[START OF ENTRIES PROVIDED]
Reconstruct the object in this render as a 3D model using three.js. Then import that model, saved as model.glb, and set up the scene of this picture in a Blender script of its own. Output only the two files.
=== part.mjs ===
[END OF ENTRIES PROVIDED]
[START OF ENTRIES PROVIDED]
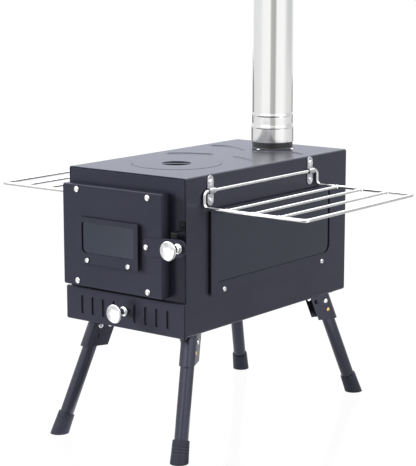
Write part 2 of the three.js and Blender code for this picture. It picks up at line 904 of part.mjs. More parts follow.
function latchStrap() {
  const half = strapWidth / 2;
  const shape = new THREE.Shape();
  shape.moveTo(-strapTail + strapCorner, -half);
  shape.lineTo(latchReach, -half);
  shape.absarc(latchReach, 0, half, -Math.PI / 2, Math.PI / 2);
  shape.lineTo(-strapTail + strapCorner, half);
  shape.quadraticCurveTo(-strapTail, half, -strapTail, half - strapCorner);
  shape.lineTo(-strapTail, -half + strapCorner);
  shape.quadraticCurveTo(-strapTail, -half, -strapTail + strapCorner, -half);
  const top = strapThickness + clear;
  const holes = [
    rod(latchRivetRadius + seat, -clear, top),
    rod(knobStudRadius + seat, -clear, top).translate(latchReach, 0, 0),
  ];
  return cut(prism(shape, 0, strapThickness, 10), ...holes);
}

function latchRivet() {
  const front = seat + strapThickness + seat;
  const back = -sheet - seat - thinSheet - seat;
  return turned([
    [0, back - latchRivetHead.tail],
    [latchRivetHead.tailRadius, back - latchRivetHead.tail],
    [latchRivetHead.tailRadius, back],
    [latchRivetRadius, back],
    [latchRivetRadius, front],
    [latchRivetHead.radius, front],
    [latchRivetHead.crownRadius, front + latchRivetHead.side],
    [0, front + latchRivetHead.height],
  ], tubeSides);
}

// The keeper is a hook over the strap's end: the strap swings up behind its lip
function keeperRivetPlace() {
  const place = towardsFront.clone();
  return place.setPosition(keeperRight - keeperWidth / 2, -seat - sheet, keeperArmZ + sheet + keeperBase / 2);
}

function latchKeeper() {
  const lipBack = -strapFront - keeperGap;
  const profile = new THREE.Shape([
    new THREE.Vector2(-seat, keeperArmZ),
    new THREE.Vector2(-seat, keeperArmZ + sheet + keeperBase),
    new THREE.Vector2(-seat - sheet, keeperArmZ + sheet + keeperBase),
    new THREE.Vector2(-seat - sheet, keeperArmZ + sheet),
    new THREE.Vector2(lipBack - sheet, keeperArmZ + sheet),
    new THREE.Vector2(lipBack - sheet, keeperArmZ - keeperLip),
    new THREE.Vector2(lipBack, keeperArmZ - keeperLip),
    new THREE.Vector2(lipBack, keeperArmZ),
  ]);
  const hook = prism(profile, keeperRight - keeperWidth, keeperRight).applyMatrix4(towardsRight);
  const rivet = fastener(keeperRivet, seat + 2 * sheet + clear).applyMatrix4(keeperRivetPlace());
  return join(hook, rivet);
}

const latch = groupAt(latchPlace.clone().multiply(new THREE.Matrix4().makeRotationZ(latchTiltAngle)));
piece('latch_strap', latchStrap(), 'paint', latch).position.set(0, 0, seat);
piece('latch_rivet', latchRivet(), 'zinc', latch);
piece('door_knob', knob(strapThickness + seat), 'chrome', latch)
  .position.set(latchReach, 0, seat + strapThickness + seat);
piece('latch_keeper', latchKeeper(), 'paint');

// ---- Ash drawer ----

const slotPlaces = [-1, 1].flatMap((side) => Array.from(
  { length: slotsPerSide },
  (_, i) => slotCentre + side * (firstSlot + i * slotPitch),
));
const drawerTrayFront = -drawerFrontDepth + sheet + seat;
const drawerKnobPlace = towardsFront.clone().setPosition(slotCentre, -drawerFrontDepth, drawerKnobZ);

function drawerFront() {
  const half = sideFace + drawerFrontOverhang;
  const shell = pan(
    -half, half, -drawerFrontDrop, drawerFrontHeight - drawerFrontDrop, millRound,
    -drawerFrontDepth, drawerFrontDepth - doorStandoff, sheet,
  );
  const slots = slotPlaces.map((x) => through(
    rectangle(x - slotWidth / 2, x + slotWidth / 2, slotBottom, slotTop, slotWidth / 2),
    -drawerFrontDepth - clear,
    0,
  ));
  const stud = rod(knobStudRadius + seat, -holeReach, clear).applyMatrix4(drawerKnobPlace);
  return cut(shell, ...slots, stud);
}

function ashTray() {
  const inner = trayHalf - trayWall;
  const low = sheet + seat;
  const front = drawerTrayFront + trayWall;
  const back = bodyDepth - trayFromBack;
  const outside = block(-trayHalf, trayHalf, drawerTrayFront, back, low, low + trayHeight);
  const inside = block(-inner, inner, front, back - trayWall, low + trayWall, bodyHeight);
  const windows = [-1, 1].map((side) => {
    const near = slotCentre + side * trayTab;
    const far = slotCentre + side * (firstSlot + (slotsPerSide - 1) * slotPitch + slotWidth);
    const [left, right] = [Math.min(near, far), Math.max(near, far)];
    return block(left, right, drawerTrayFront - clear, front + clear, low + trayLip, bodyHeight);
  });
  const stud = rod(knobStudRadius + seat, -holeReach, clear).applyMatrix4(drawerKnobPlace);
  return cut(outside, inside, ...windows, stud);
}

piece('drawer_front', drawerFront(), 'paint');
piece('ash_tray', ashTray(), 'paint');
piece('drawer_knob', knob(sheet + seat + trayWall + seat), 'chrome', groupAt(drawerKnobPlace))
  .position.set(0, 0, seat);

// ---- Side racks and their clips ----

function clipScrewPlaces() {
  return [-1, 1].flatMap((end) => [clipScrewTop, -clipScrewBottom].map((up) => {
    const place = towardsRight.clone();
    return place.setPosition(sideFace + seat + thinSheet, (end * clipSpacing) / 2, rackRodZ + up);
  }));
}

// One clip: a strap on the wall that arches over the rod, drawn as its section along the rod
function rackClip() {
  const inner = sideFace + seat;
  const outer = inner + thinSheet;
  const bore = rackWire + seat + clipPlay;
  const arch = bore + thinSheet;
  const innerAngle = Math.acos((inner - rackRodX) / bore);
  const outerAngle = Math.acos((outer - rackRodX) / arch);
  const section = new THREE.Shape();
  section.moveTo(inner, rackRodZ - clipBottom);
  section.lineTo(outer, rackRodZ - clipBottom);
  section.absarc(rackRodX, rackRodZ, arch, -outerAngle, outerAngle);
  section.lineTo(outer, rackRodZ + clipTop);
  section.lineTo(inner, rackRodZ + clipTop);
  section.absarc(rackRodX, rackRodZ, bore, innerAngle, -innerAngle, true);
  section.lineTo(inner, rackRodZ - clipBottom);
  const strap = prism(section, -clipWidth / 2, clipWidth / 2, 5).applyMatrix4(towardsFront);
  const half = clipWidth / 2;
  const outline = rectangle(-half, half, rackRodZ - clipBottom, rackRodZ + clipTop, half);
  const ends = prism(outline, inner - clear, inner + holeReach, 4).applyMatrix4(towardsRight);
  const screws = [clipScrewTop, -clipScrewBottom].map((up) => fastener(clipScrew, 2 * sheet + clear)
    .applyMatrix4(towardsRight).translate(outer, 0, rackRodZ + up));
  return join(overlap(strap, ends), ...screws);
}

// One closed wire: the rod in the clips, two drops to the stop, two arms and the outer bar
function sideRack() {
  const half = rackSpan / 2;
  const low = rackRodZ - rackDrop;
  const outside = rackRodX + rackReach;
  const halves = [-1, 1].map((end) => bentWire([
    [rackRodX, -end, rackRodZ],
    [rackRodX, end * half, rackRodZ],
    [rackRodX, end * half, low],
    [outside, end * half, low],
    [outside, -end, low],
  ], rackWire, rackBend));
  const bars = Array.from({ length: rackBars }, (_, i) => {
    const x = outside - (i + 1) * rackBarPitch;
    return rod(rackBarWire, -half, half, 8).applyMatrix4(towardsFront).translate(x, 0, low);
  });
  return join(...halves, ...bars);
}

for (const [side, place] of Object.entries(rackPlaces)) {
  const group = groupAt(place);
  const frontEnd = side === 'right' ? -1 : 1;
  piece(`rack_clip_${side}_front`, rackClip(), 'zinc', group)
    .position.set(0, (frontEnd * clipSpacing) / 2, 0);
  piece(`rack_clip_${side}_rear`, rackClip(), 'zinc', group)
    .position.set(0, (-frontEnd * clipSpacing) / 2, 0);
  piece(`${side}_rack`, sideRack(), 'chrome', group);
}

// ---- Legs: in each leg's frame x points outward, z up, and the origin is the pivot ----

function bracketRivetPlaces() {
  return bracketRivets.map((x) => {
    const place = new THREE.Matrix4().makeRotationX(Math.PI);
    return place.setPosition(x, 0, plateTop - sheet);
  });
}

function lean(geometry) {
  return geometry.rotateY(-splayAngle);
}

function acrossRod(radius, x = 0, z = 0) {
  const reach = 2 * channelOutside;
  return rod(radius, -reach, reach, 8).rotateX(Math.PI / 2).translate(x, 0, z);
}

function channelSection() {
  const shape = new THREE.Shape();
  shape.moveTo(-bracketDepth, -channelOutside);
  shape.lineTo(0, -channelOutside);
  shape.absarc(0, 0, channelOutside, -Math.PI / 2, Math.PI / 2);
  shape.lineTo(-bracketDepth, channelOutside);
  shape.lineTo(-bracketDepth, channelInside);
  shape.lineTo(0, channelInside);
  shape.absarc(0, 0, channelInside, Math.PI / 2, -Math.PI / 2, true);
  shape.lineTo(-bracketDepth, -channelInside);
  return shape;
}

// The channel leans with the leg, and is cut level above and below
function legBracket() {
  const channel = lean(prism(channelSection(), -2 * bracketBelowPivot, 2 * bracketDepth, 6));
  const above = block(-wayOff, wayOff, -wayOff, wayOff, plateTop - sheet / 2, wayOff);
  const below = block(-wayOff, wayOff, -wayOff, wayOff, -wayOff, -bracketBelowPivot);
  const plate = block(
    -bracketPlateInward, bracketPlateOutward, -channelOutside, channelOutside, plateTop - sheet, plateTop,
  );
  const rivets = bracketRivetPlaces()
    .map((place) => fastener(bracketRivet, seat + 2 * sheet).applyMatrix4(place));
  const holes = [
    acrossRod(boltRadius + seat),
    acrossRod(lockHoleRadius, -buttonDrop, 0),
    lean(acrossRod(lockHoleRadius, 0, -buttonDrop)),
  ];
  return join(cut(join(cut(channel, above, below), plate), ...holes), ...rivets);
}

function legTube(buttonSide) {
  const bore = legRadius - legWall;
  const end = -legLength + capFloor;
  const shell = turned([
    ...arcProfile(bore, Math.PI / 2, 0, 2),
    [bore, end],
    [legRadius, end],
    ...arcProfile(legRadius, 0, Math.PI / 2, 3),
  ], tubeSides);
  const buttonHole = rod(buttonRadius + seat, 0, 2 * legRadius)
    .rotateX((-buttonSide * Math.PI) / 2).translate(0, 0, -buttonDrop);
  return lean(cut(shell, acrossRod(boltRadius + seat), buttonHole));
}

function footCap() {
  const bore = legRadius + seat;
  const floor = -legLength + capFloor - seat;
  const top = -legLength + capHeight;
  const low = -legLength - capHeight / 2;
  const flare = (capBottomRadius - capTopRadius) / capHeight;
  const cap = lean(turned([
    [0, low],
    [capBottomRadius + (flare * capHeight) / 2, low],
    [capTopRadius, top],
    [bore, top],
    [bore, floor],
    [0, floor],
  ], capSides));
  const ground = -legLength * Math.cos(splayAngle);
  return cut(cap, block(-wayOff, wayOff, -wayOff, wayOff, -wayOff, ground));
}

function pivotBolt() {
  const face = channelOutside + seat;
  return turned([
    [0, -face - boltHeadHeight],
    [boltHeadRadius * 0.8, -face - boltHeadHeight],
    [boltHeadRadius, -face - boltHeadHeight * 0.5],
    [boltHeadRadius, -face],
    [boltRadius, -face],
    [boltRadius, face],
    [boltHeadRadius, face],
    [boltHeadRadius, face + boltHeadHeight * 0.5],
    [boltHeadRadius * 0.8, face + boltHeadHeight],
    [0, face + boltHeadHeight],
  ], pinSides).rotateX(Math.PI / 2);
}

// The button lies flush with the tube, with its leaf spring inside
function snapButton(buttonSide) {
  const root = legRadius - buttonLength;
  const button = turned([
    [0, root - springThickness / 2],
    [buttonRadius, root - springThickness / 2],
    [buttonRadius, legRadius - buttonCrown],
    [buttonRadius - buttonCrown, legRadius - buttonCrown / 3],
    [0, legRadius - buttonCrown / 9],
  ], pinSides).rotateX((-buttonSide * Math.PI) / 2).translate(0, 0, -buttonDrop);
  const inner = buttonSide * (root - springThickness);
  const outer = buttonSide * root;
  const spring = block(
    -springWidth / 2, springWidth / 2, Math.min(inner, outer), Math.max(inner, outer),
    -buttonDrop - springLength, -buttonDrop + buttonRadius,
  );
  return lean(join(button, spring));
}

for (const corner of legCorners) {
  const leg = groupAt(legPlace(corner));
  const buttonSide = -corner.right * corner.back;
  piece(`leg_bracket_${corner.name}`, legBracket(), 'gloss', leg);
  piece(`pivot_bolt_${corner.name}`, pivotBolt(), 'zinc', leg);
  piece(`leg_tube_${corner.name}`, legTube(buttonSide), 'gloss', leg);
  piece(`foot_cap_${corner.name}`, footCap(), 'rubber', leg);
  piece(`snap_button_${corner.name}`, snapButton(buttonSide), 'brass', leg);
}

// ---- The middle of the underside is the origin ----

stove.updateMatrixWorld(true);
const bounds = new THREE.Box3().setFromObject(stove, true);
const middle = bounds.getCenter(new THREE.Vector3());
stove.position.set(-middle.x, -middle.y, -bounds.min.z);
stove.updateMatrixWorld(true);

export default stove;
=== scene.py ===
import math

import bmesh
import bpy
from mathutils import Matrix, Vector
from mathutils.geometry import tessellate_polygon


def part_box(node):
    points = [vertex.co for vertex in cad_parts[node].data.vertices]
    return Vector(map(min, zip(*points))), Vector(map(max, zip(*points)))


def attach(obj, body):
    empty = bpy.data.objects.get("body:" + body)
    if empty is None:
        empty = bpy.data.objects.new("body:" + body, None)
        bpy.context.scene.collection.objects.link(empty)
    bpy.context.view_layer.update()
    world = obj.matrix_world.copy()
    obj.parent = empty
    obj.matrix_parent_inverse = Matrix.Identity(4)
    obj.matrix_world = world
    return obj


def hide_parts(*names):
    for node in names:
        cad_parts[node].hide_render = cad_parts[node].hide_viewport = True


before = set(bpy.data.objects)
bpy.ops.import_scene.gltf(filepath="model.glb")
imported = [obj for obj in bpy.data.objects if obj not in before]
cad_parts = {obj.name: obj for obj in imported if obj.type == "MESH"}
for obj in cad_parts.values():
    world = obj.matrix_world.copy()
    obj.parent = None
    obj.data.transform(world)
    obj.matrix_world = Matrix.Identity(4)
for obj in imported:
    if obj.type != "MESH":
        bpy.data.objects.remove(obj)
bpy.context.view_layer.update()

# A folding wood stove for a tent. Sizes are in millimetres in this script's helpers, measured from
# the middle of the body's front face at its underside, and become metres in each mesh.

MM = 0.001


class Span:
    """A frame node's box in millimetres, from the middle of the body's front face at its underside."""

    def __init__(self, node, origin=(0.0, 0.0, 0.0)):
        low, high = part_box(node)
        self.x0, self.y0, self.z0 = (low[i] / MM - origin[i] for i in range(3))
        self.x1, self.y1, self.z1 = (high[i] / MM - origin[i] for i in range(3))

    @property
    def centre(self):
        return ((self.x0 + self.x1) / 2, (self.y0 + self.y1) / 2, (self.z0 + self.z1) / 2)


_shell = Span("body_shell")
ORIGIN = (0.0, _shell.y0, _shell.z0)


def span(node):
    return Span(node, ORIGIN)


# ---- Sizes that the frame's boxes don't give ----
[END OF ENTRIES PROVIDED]
Exactly and only the lines from the line with "---- The middle" to the line with "points = [vertex.co", both included, are to be printed.

* OUTPUT OF THE EXERCISE:
// ---- The middle of the underside is the origin ----

stove.updateMatrixWorld(true);
const bounds = new THREE.Box3().setFromObject(stove, true);
const middle = bounds.getCenter(new THREE.Vector3());
stove.position.set(-middle.x, -middle.y, -bounds.min.z);
stove.updateMatrixWorld(true);

export default stove;
=== scene.py ===
import math

import bmesh
import bpy
from mathutils import Matrix, Vector
from mathutils.geometry import tessellate_polygon


def part_box(node):
    points = [vertex.co for vertex in cad_parts[node].data.vertices]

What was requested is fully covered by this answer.